I’d also like to add that the opportunity to study subjects such as the sciences, languages, history and geography can be as short-lived as childhood itself and so should be cherished.
Further careers are no longer one-dimensional, especially in design. The portfolio career is common-place, as I know from experience, and can be both exciting and nerve-racking. I design interiors and products, I advise companies who sell products, I write books and journalism, I present TV programmes and films on design plus lots of other stuff. So again, this for me is another reason why young people now more than ever need a thorough education in fundamental subjects so they can fully exploit the vissiccitudes and vagaries of modern working life.
At the same time for young people to study “design” in school is an unmatchable opportunity to see how traditional academic subjects can come alive and be applied to real life, just as in my own projects and frankly any other designer's, and in so doing have a real experience of how the life of work, works.
What is also invaluable in any design education in schools is the opportunity to teach pupils problem-solving – a core life skill. When I first went to design college not only did I appreciate having a whole world of design and art opened up to me but also being trained in the process of design, a process that requires visual literacy, lateral thinking, collaboration, observational skills, invention, an understanding of context and the skill and confidence to persuade others of your ideas – or in simple terms, selling.
Even if children do not go on to be designers I cannot think of a better way of training children in such invaluable life skills and being part of and observing Design Ventura has made this crystal clear.
Further, recent economic disasters have proven that our society and the politicians we have elected and in some notable cases, not elected, have little grasp of only spending what we earn: projects like Design Ventura can teach children financial literacy too, helping them learn the importance of maths, statistics and risk management.
In fact the advertising guru Sir Martin Sorrell recently said “we are all mathematicians now” – advertising now needs creatives who can also respond to the data produced by the world of social media.
Creativity and visual literacy - an understanding of design, art, architecture and ideas - is a life skill that has benefits not only to the individual though but of course to our society at large.
I have written widely on the benign, confidence-boosting effects of living in a home that is redolent of our own creativity, that is tailored to the way we and our household want or need to live.

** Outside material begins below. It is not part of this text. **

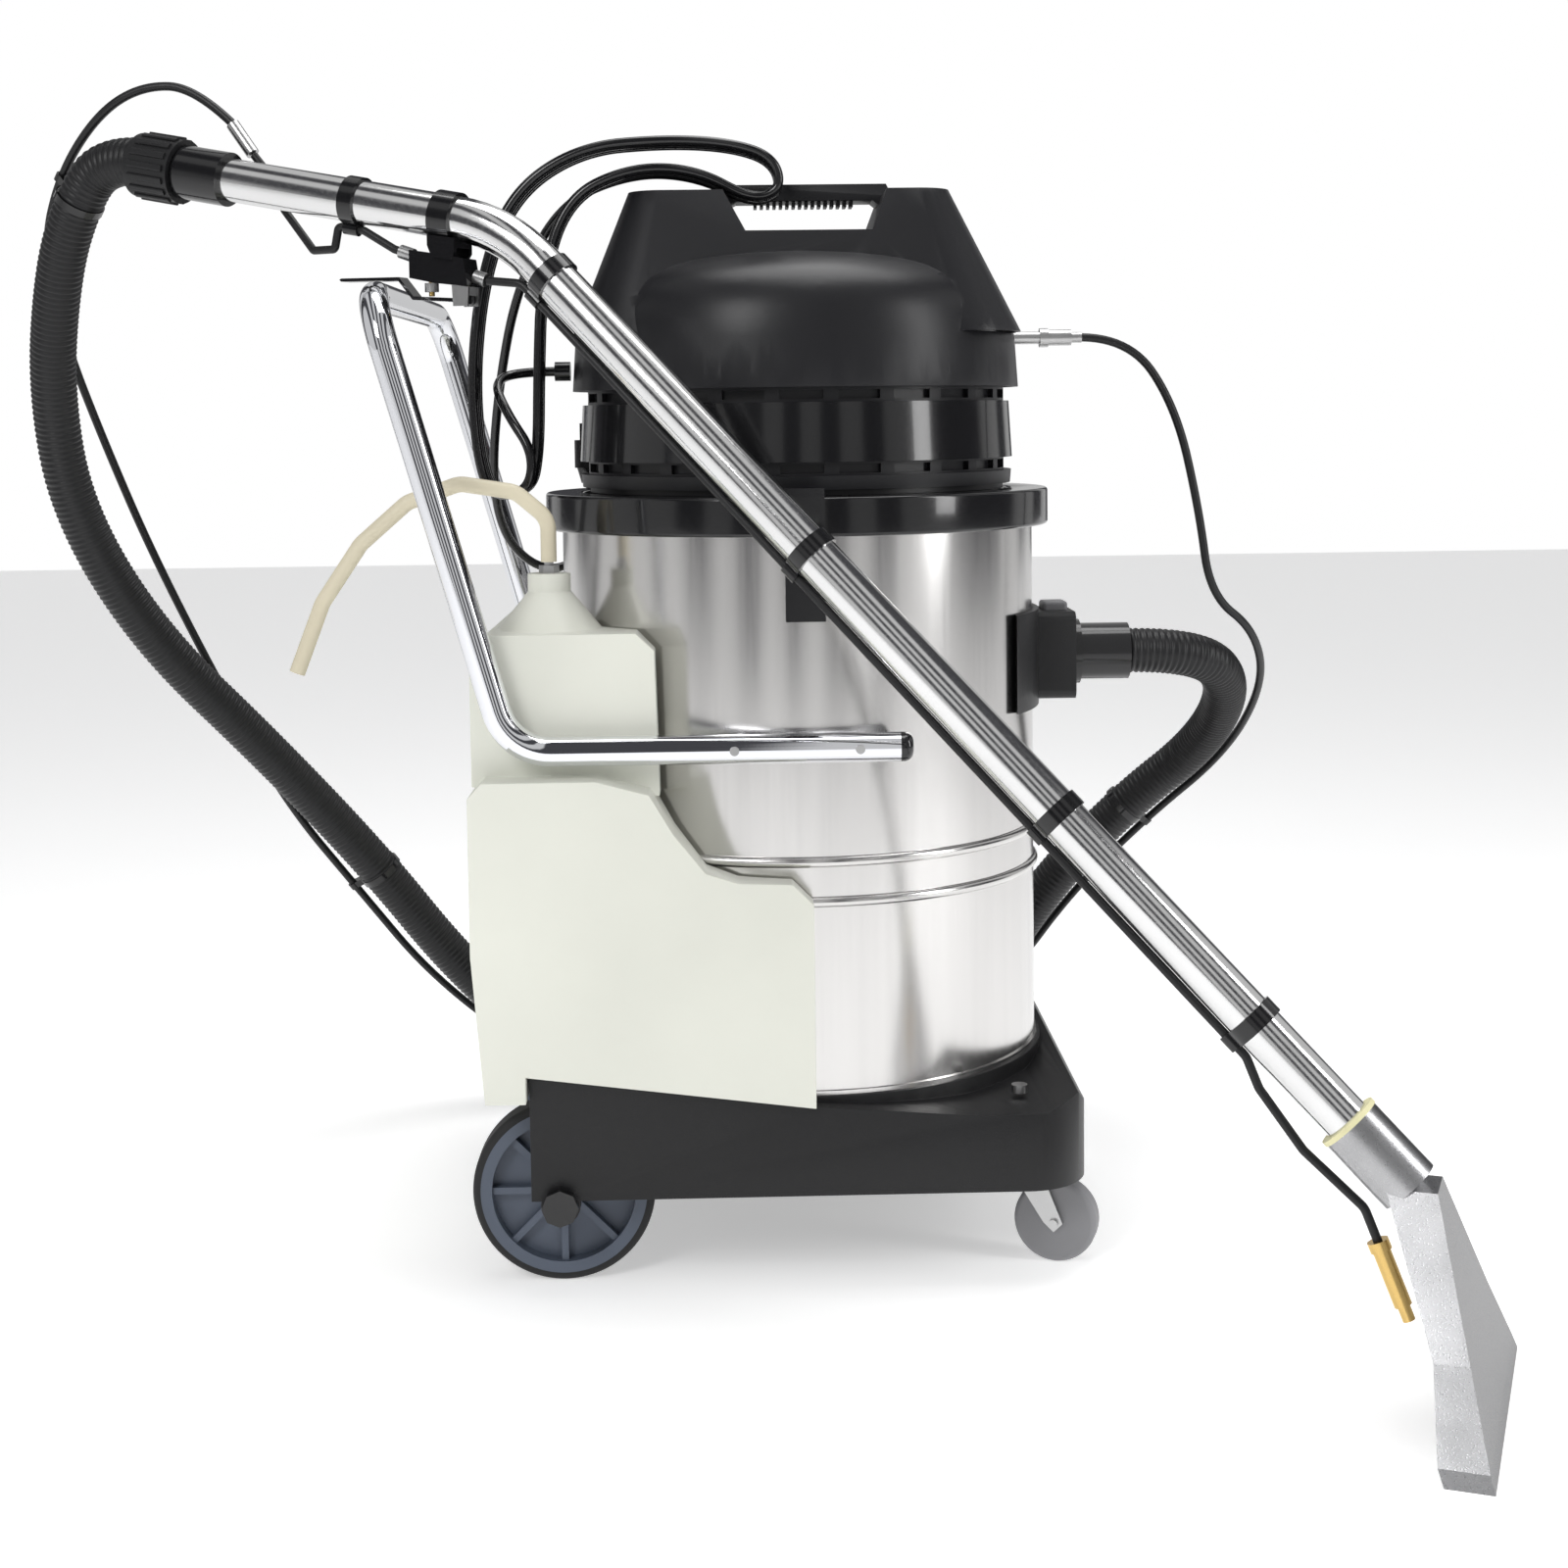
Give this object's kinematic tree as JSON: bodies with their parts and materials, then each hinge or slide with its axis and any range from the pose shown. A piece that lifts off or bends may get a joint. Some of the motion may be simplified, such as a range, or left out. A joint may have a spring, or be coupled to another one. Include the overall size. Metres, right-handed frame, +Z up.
{
  "type": "carpet cleaner machine",
  "caption": "Wheeled wet extraction carpet cleaner: steel recovery tank under a twin motor head, saddle solution tank, chrome push handle, ribbed hose and floor wand.",
  "frame": {"origin": "middle of the footprint of everything but the hoses and cord, on the floor", "axes": "+Z up, +X towards the front casters and the wand's nozzle, +Y away from the wand"},
  "size_m": [1.2937, 1.0282, 1.0631],
  "materials": {
    "base_black": "satin moulded",
    "head_black": "satin moulded",
    "gloss_black": "glossy",
    "hose_black": "ribbed",
    "steel": "brushed stainless",
    "wand_steel": "polished stainless",
    "chrome": "polished",
    "zinc": "zinc plated",
    "milky": "translucent white",
    "rim_grey": "satin",
    "tyre_black": "soft",
    "caster_grey": "soft grey",
    "cream": "soft",
    "cast_alu": "cast and polished",
    "gasket": "soft",
    "brass": "machined",
    "button_grey": "satin",
    "motor": "satin",
    "ball": "satin",
    "red": "glossy"
  },
  "bodies": {
    "machine": {"base": "base_black", "rear_axle": "zinc", "axle_caps": "gloss_black", "caster_plates": "zinc", "tank": "steel", "tank_ring": "gloss_black", "latch_brackets": "gloss_black", "inlet_housing": "base_black", "inlet_cuff": "gloss_black", "push_handle": "chrome", "handle_plugs": "gloss_black", "handle_brackets": "chrome", "fasteners": "zinc", "solution_tank": "milky", "tank_barb": "zinc", "drain_hose": "cream", "head_flange": "head_black", "vent_core": "head_black", "gloss_band": "gloss_black", "head_cover": "head_black", "vacuum_motors": "motor", "solution_pump": "motor", "float_cage": "ball", "solution_coupler": "brass", "switch_bezels": "gloss_black", "wand_tube": "wand_steel", "wand_cuff": "gloss_black", "wand_clips": "gloss_black", "valve_clamp": "gloss_black", "valve_body": "gloss_black", "valve_fittings": "zinc", "trigger_bracket": "zinc", "spray_lines": "hose_black", "nozzle": "cast_alu", "nozzle_gasket": "gasket", "spray_bar": "brass", "vacuum_hose": "hose_black", "solution_hose": "hose_black", "hose_ties": "gloss_black", "power_cord": "gloss_black", "cord_plug": "gloss_black", "cord_gland": "gloss_black"},
    "rear_wheel_near": {"rear_rim_near": "rim_grey", "rear_tyre_near": "tyre_black"},
    "rear_wheel_far": {"rear_rim_far": "rim_grey", "rear_tyre_far": "tyre_black"},
    "caster_near": {"caster_fork_near": "zinc"},
    "caster_far": {"caster_fork_far": "zinc"},
    "caster_roll_near": {"caster_wheel_near": "caster_grey"},
    "caster_roll_far": {"caster_wheel_far": "caster_grey"},
    "clip_near": {"latch_near": "gloss_black"},
    "clip_far": {"latch_far": "gloss_black"},
    "release_button": {"inlet_button": "button_grey"},
    "float": {"float_ball": "ball"},
    "switch_suction": {"rocker_suction": "red"},
    "switch_pump": {"rocker_pump": "red"},
    "hose_nut": {"swivel_nut": "base_black"},
    "lever": {"trigger_lever": "gloss_black"},
    "stem": {"valve_stem": "brass"}
  },
  "joints": [
    {"name": "rear_spin_near", "type": "hinge", "parent": "machine", "child": "rear_wheel_near", "pos_m": [-0.1983, 0.0066, 0.08], "axis": [0, 1, 0], "continuous": true},
    {"name": "caster_swivel_near", "type": "hinge", "parent": "machine", "child": "caster_near", "pos_m": [0.2127, 0.0286, 0.09], "axis": [0, 0, 1], "continuous": true},
    {"name": "caster_spin_near", "type": "hinge", "parent": "caster_near", "child": "caster_roll_near", "pos_m": [0.23933, 0.01995, 0.037], "axis": [0.309, 0.9511, 0], "continuous": true},
    {"name": "latch_near_hinge", "type": "hinge", "parent": "machine", "child": "clip_near", "pos_m": [0.0187, -0.0394, 0.588], "axis": [1, 0, 0], "range_deg": [0, 15]},
    {"name": "rear_spin_far", "type": "hinge", "parent": "machine", "child": "rear_wheel_far", "pos_m": [-0.1983, 0.3866, 0.08], "axis": [0, 1, 0], "continuous": true},
    {"name": "caster_swivel_far", "type": "hinge", "parent": "machine", "child": "caster_far", "pos_m": [0.2127, 0.3646, 0.09], "axis": [0, 0, 1], "continuous": true},
    {"name": "caster_spin_far", "type": "hinge", "parent": "caster_far", "child": "caster_roll_far", "pos_m": [0.23933, 0.35595, 0.037], "axis": [0.309, 0.9511, 0], "continuous": true},
    {"name": "latch_far_hinge", "type": "hinge", "parent": "machine", "child": "clip_far", "pos_m": [0.0187, 0.4326, 0.588], "axis": [-1, 0, 0], "range_deg": [0, 90]},
    {"name": "button_press", "type": "slide", "parent": "machine", "child": "release_button", "axis": [0, 0, -1], "range_m": [0, 0.003], "stiffness_N_per_m": 800, "springref_m": -0.001},
    {"name": "float_rise", "type": "slide", "parent": "machine", "child": "float", "axis": [0, 0, 1], "range_m": [0, 0.045]},
    {"name": "suction_rocker", "type": "hinge", "parent": "machine", "child": "switch_suction", "pos_m": [-0.0413, 0.4106, 0.806], "axis": [1, 0, 0], "range_deg": [0, 8]},
    {"name": "pump_rocker", "type": "hinge", "parent": "machine", "child": "switch_pump", "pos_m": [-0.0073, 0.4106, 0.806], "axis": [1, 0, 0], "range_deg": [0, 8]},
    {"name": "nut_swivel", "type": "hinge", "parent": "machine", "child": "hose_nut", "pos_m": [-0.52787, 0.10114, 0.9801], "axis": [-0.9115, 0.3664, 0.187], "continuous": true},
    {"name": "trigger_press", "type": "hinge", "parent": "machine", "child": "lever", "pos_m": [-0.26724, -0.00363, 0.858], "axis": [0.373, 0.9278, 0], "range_deg": [0, 5], "stiffness_Nm_per_rad": 2, "springref_deg": -2.86},
    {"name": "stem_push", "type": "slide", "parent": "machine", "child": "stem", "axis": [0, 0, 1], "range_m": [0, 0.003]}
  ],
  "couplings": [
    {"joint": "stem_push", "follows": "trigger_press", "m_per_rad": 0.033}
  ]
}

At the same time, when I was making TV shows, someone told me they thought I was over-critical of people’s design choices in their homes. My response was and is that just as the integrity of the family has a fundamental effect on the wellbeing of our society so taking responsibility for our man-made environment begins in the home.

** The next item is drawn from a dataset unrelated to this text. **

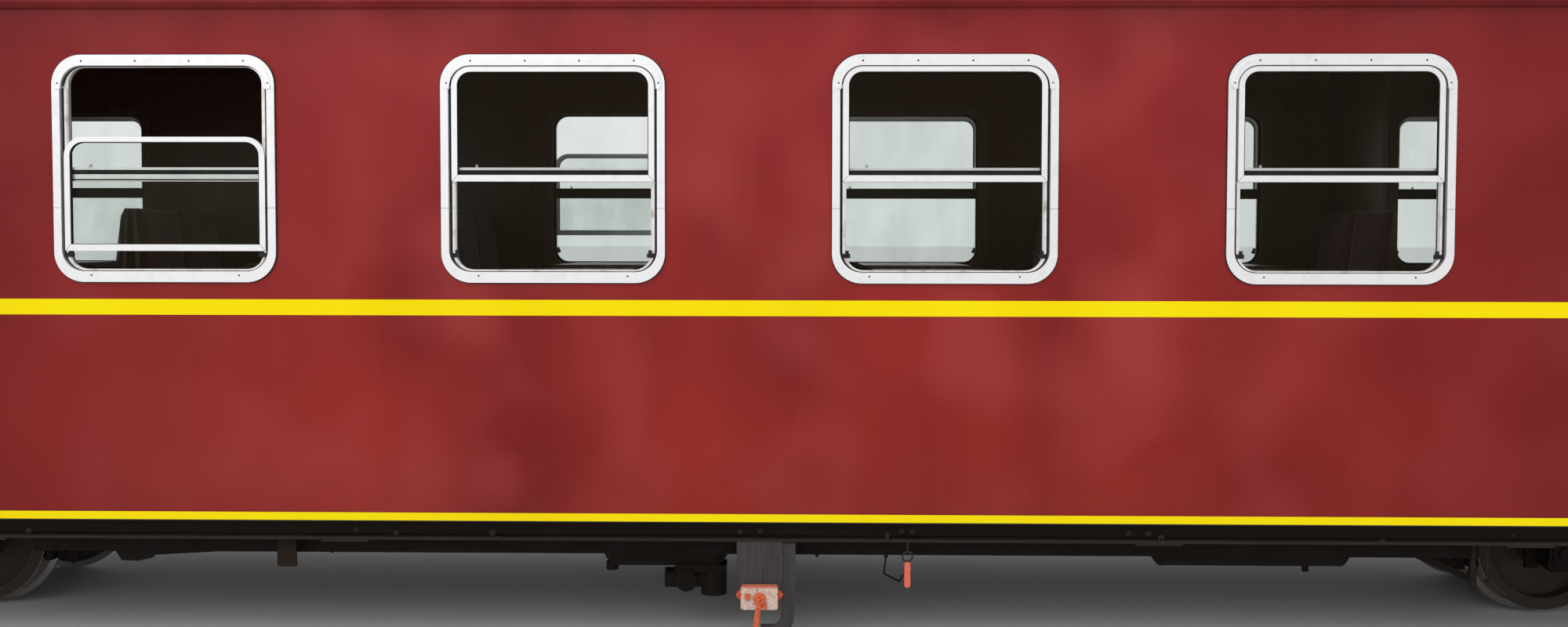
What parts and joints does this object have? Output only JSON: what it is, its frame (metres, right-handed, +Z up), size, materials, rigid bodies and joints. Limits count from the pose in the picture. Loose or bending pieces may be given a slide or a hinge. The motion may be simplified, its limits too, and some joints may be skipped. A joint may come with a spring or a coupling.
{
  "type": "narrow-gauge bogie dining coach",
  "caption": "Narrow-gauge railway dining coach on swivelling bogies, with drop-sash windows, open end platforms with gates, hinged end doors and centre couplers.",
  "frame": {"origin": "middle of the coach's length and width, at the bottom of the wheel flanges", "axes": "+X along the coach to the picture's right, +Y away from the pictured side, +Z up"},
  "size_m": [14.6, 2.474, 3.42],
  "materials": {
    "red_paint": "gloss wine red paint on steel sheet, faded and cloudy in places",
    "roof_grey": "matt grey roof paint, dusty",
    "frame_alloy": "satin natural aluminium extrusion",
    "window_glass": "clear float glass with a faint green edge",
    "underframe_black": "near black paint with brown brake dust",
    "wheel_steel": "rolled steel with brown rust film and bright tread",
    "spring_steel": "dark oiled spring steel with dust",
    "floor_board": "worn brown floor covering",
    "wood_panel": "varnished brown wood panelling",
    "table_top": "varnished table top with rounded edge",
    "seat_cloth": "dark red woven seat cover",
    "platform_plate": "worn grey chequer plate",
    "rail_paint": "black gloss paint on bar and tube",
    "plate_grey": "weathered grey paint on steel plate",
    "box_white": "white paint with orange overpaint, chipped",
    "lever_orange": "orange paint worn to rust at the edges",
    "tag_coral": "coral orange paint on a steel tag",
    "galley_white": "plain off-white laminate",
    "yellow_paint": "gloss yellow enamel of the two stripes, a little dusty low down",
    "black_rubber": "black rubber of window seals, gaskets and sash stops",
    "screw_steel": "dull plated screw, bolt and hinge steel"
  },
  "bodies": {
    "coach_body": {"side_wall_near": "red_paint", "side_wall_far": "red_paint", "end_walls": "red_paint", "roof": "roof_grey", "gutters": "red_paint", "roof_ventilators": "roof_grey", "window_frames": "frame_alloy", "window_sashes": "frame_alloy", "window_panes": "window_glass", "floor": "floor_board", "partitions": "wood_panel", "galley_fittings": "galley_white", "seats": "seat_cloth", "tables": "table_top", "centre_sills": "underframe_black", "cross_bearers": "underframe_black", "body_bolsters": "underframe_black", "side_beams": "underframe_black", "headstocks": "underframe_black", "coupler_pockets": "underframe_black", "solebars": "underframe_black", "platform_floors": "platform_plate", "steps": "platform_plate", "platform_railings": "rail_paint", "brake_pipe_ends": "underframe_black", "air_tanks": "underframe_black", "control_valve": "underframe_black", "brake_cylinder": "underframe_black", "changeover_plates": "plate_grey", "changeover_boxes": "box_white", "changeover_levers": "lever_orange", "release_pulls": "tag_coral", "equipment_hangers": "underframe_black"},
    "bogie_front": {"bogie_frame_front": "underframe_black", "bogie_bolster_front": "underframe_black", "bogie_springs_front": "spring_steel", "axle_boxes_front": "underframe_black", "brake_gear_front": "underframe_black"},
    "bogie_rear": {"bogie_frame_rear": "underframe_black", "bogie_bolster_rear": "underframe_black", "bogie_springs_rear": "spring_steel", "axle_boxes_rear": "underframe_black", "brake_gear_rear": "underframe_black"},
    "wheelset_1": {"wheelset_1": "wheel_steel"},
    "wheelset_2": {"wheelset_2": "wheel_steel"},
    "wheelset_3": {"wheelset_3": "wheel_steel"},
    "wheelset_4": {"wheelset_4": "wheel_steel"},
    "end_door_front": {"end_door_front": "red_paint", "end_door_pane_front": "window_glass"},
    "gate_front_near": {"gate_front_near": "rail_paint"},
    "gate_front_far": {"gate_front_far": "rail_paint"},
    "fall_plate_front": {"fall_plate_front": "platform_plate"},
    "coupler_front": {"coupler_front": "underframe_black"},
    "end_door_rear": {"end_door_rear": "red_paint", "end_door_pane_rear": "window_glass"},
    "gate_rear_near": {"gate_rear_near": "rail_paint"},
    "gate_rear_far": {"gate_rear_far": "rail_paint"},
    "fall_plate_rear": {"fall_plate_rear": "platform_plate"},
    "coupler_rear": {"coupler_rear": "underframe_black"}
  },
  "joints": [
    {"name": "bogie_front_swivel", "type": "hinge", "parent": "coach_body", "child": "bogie_front", "pos_m": [4.5, 0, 0.72], "axis": [0, 0, 1], "range_deg": [-8, 8]},
    {"name": "bogie_rear_swivel", "type": "hinge", "parent": "coach_body", "child": "bogie_rear", "pos_m": [-4.5, 0, 0.72], "axis": [0, 0, 1], "range_deg": [-8, 8]},
    {"name": "wheelset_1_roll", "type": "hinge", "parent": "bogie_front", "child": "wheelset_1", "pos_m": [5.15, 0, 0.351], "axis": [0, 1, 0], "continuous": true},
    {"name": "wheelset_2_roll", "type": "hinge", "parent": "bogie_front", "child": "wheelset_2", "pos_m": [3.85, 0, 0.351], "axis": [0, 1, 0], "continuous": true},
    {"name": "wheelset_3_roll", "type": "hinge", "parent": "bogie_rear", "child": "wheelset_3", "pos_m": [-3.85, 0, 0.351], "axis": [0, 1, 0], "continuous": true},
    {"name": "wheelset_4_roll", "type": "hinge", "parent": "bogie_rear", "child": "wheelset_4", "pos_m": [-5.15, 0, 0.351], "axis": [0, 1, 0], "continuous": true},
    {"name": "end_door_front_hinge", "type": "hinge", "parent": "coach_body", "child": "end_door_front", "pos_m": [6.038, 0.35, 1.89], "axis": [0, 0, -1], "range_deg": [0, 90]},
    {"name": "gate_front_near_hinge", "type": "hinge", "parent": "coach_body", "child": "gate_front_near", "pos_m": [6.125, -1.146, 1.45], "axis": [0, 0, 1], "range_deg": [0, 85]},
    {"name": "gate_front_far_hinge", "type": "hinge", "parent": "coach_body", "child": "gate_front_far", "pos_m": [6.125, 1.146, 1.45], "axis": [0, 0, -1], "range_deg": [0, 85]},
    {"name": "fall_plate_front_hinge", "type": "hinge", "parent": "coach_body", "child": "fall_plate_front", "pos_m": [6.968, 0, 0.938], "axis": [0, 1, 0], "range_deg": [0, 90]},
    {"name": "coupler_front_swing", "type": "hinge", "parent": "coach_body", "child": "coupler_front", "pos_m": [6.5, 0, 0.65], "axis": [0, 0, 1], "range_deg": [-12, 12]},
    {"name": "end_door_rear_hinge", "type": "hinge", "parent": "coach_body", "child": "end_door_rear", "pos_m": [-6.038, 0.35, 1.89], "axis": [0, 0, 1], "range_deg": [0, 90]},
    {"name": "gate_rear_near_hinge", "type": "hinge", "parent": "coach_body", "child": "gate_rear_near", "pos_m": [-6.125, -1.146, 1.45], "axis": [0, 0, -1], "range_deg": [0, 85]},
    {"name": "gate_rear_far_hinge", "type": "hinge", "parent": "coach_body", "child": "gate_rear_far", "pos_m": [-6.125, 1.146, 1.45], "axis": [0, 0, 1], "range_deg": [0, 85]},
    {"name": "fall_plate_rear_hinge", "type": "hinge", "parent": "coach_body", "child": "fall_plate_rear", "pos_m": [-6.968, 0, 0.938], "axis": [0, -1, 0], "range_deg": [0, 90]},
    {"name": "coupler_rear_swing", "type": "hinge", "parent": "coach_body", "child": "coupler_rear", "pos_m": [-6.5, 0, 0.65], "axis": [0, 0, 1], "range_deg": [-12, 12]}
  ]
}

I see the architecture of a building and the design of say a table or a TV being part of the same conversation. The NPPF (the national planning policy framework) is forcing us to think deeply about the way we want to develop our country and yet the response is terrifyingly chaotic in the face of unsustainable population growth.
Perhaps with better design training in schools the next generation will be more fluent in what constitutes good design, from transport infrastructure to rural development and what constitutes genuinely ecologically sustainable design?

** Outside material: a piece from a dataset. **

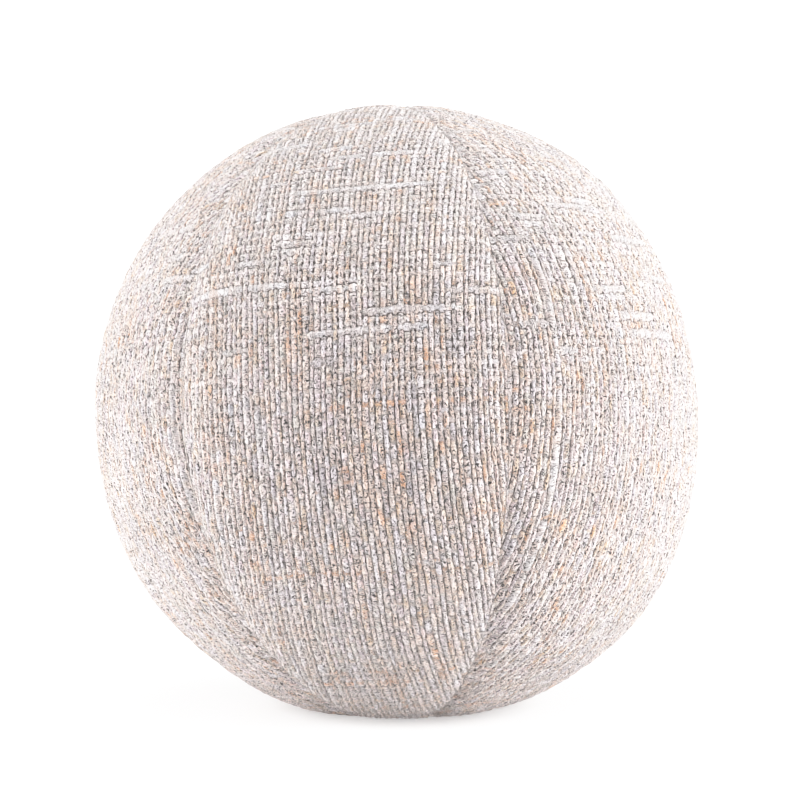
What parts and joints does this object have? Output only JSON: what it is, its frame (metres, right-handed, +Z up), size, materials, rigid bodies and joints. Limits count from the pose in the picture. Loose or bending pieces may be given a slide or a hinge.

I was at EcoBuild recently and was horrified to see nearly 25% of this exhibition full of PV panels, mostly made in China. How can this be sustainable design when the products are made thousands of miles away, in dubious circumstances that result in an astonishingly ugly product?
Surely we can be cleverer than this? Which brings me back to my point about the importance of a broad education that inextricably links design and art with “academic” subjects, a relationship established around 600 years ago during the Renaissance and developed during the Enlightenment, over 200 years ago. If only the designers of those PV panels hadn’t only studied engineering but also art and architecture.
Visiting the exquisite Montacute House in Somerset recently I was reminded that beauty is an essential quality in sustainable design because if something is beautiful it will be cherished and it will last. Houses like Montacute are beautiful though because they are informed by a combination of maths, engineering, art, geology, history, craftsmanship, horticulture and many more – and it is this that is design, where breadth and depth of knowledge results in designers who can create the most valuable and enduring kinds of inventions.